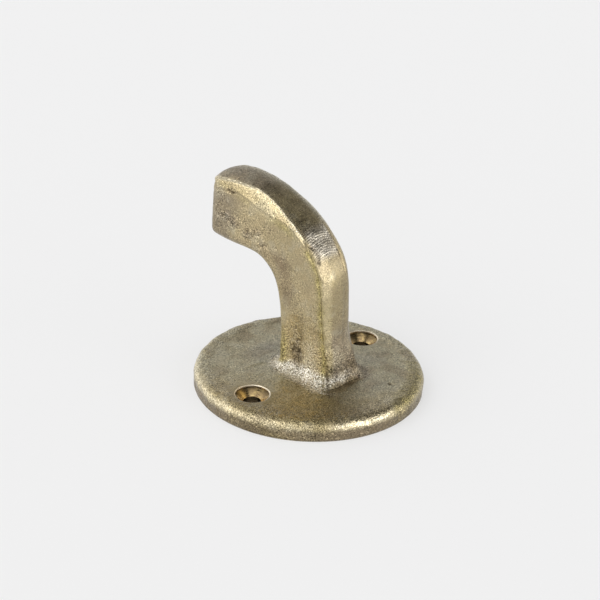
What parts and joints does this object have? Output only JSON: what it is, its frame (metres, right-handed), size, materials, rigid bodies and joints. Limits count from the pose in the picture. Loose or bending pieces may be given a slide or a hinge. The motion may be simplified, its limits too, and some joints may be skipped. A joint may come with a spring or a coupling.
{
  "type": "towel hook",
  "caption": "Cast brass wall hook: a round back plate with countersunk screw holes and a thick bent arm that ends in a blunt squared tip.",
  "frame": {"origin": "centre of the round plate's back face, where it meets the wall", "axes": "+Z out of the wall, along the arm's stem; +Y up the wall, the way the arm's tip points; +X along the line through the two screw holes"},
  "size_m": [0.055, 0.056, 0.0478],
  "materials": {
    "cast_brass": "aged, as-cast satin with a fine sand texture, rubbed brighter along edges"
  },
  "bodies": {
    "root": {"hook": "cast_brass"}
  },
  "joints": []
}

.....

Given instruction: From the listing above, extract every line exactly as it stands.

Solution to this exercise:
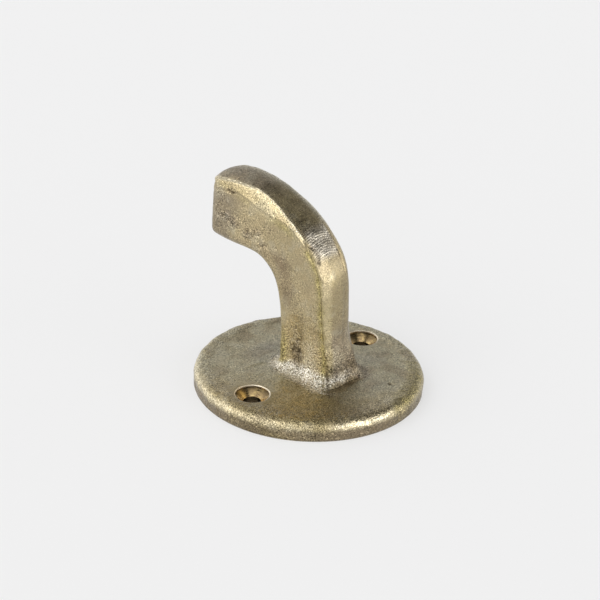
What parts and joints does this object have? Output only JSON: what it is, its frame (metres, right-handed), size, materials, rigid bodies and joints. Limits count from the pose in the picture. Loose or bending pieces may be given a slide or a hinge. The motion may be simplified, its limits too, and some joints may be skipped. A joint may come with a spring or a coupling.
{
  "type": "towel hook",
  "caption": "Cast brass wall hook: a round back plate with countersunk screw holes and a thick bent arm that ends in a blunt squared tip.",
  "frame": {"origin": "centre of the round plate's back face, where it meets the wall", "axes": "+Z out of the wall, along the arm's stem; +Y up the wall, the way the arm's tip points; +X along the line through the two screw holes"},
  "size_m": [0.055, 0.056, 0.0478],
  "materials": {
    "cast_brass": "aged, as-cast satin with a fine sand texture, rubbed brighter along edges"
  },
  "bodies": {
    "root": {"hook": "cast_brass"}
  },
  "joints": []
}